C# provides a variety of statements. Most of these statements will be familiar to developers who have programmed in C and C++.

statement: labeled-statement declaration-statement embedded-statement

embedded-statement: block empty-statement expression-statement selection-statement iteration-statement jump-statement try-statement checked-statement unchecked-statement lock-statement using-statement

The embedded-statement nonterminal is used for statements that appear within other statements. The use of embedded-statement rather than statement excludes the use of declaration statements and labeled statements in these contexts. The example

void F(bool b) { if (b) int i = 44; }

results in a compile-time error because an if statement requires an embedded-statement rather than a statement for its if branch. If this code were permitted, then the variable i would be declared, but it could never be used.

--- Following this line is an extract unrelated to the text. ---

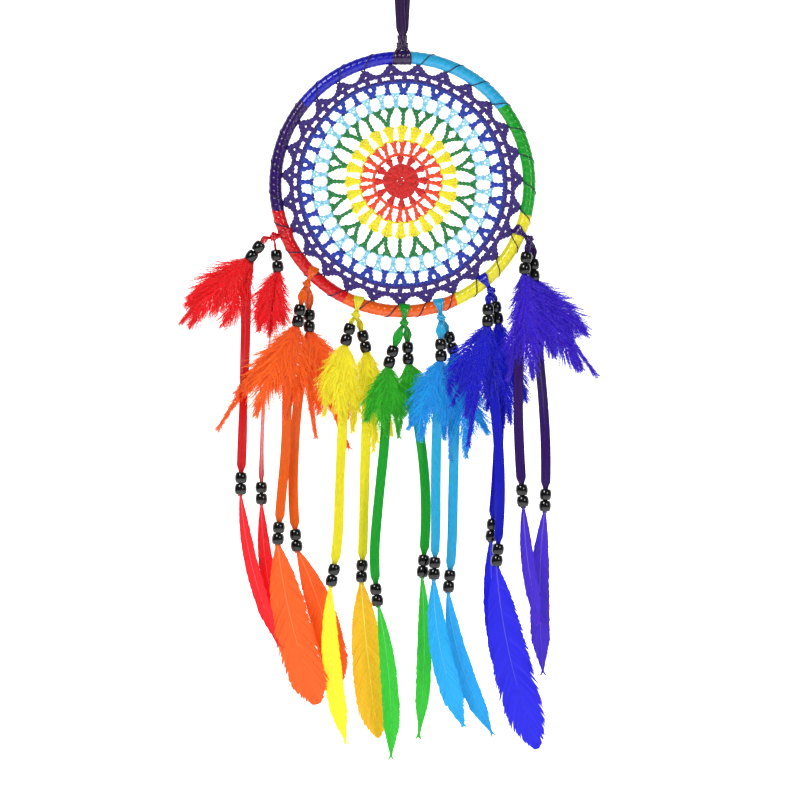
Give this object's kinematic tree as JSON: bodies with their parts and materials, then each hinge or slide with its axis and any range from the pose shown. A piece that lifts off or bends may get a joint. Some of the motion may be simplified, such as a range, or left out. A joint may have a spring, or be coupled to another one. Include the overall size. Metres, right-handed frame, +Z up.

Note, however, that by placing i’s declaration in a block, the example is valid.

8.1 End points and reachability

Every statement has an end point. In intuitive terms, the end point of a statement is the location that immediately follows the statement. The execution rules for composite statements (statements that contain embedded statements) specify the action that is taken when control reaches the end point of an embedded statement. For example, when control reaches the end point of a statement in a block, control is transferred to the next statement in the block.

If a statement can possibly be reached by execution, the statement is said to be reachable. Conversely, if there is no possibility that a statement will be executed, the statement is said to be unreachable.